The lawsuit names as defendants York and his business, Michael S. York and Associates Inc.; David Joe May of Administrative Dynamics Inc. of Xenia; and McIlrath, past president of Eagle's Nest. None of the three has a listed phone or business number.
 
Their attorney, Richard Boucher of Dayton, said Monday he had not yet reviewed the lawsuit and couldn't comment.
 
Wayland said that when he began to inquire about the arrangement between the academy and the bingo operators in November 2002, he was visited by York and his business associate, Larry Parr, owner of Mr. Bingo in Moraine.

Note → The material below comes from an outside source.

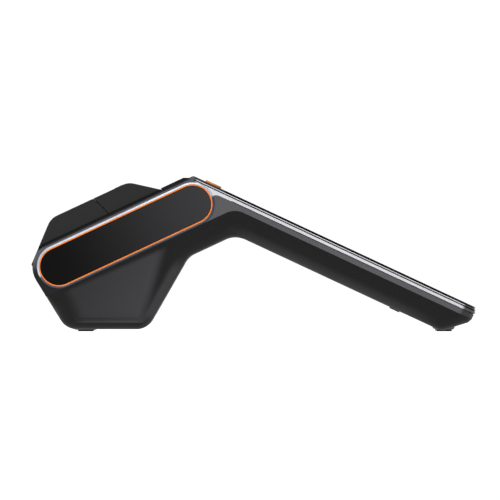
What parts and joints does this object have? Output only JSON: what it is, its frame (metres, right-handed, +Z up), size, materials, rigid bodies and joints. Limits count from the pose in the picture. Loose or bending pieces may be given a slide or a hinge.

Parr's Miamisburg home and Moraine business location also were targets in last week's police raid.
 
Wayland said he asked to see the financial records and other documents related to the bingo fund raising for the academy. He said York promised to mail them, but then sent a letter three weeks later saying that Wayland would have to put all his requests in writing.
 
A month or so later, Wayland said, he heard from May, who said he was a minister whose company had purchased the rights to the academy's bingo operations.
 
Wayland said he told May that he and the academy wanted nothing to do with his bingo operation and immediately contacted the state Attorney General's Office in Columbus. In March 2003, at the insistence of the academy, May's bingo operation in Columbus was shut down by the state attorney general.
 
In November 2003, May sued Eagle's Nest and Wayland, claiming the academy failed to pay $200,000 in fees for "providing management, marketing and operations advice."
 
Attached to the November lawsuit is a copy of York's "business administration agreement" with the academy, apparently signed by McIlrath on March 16, 2002. In addition, there is a two-page document showing that May purchased the agreement from York for $1. Neither document mentions the word "bingo."
 
Under Ohio law, all proceeds from bingo must go to charity.
 
The academy's countersuit charges that the earnings claimed by York and May are fraudulent, that their bingo operation was illegal and that York and May were part of a "racketeering influenced and corrupt organization."
 
Wayland said the academy not only has lost its expected bingo income but now faces thousands of dollars in legal costs. He said the academy can't operate its own bingo fund-raiser until the legal issues are resolved.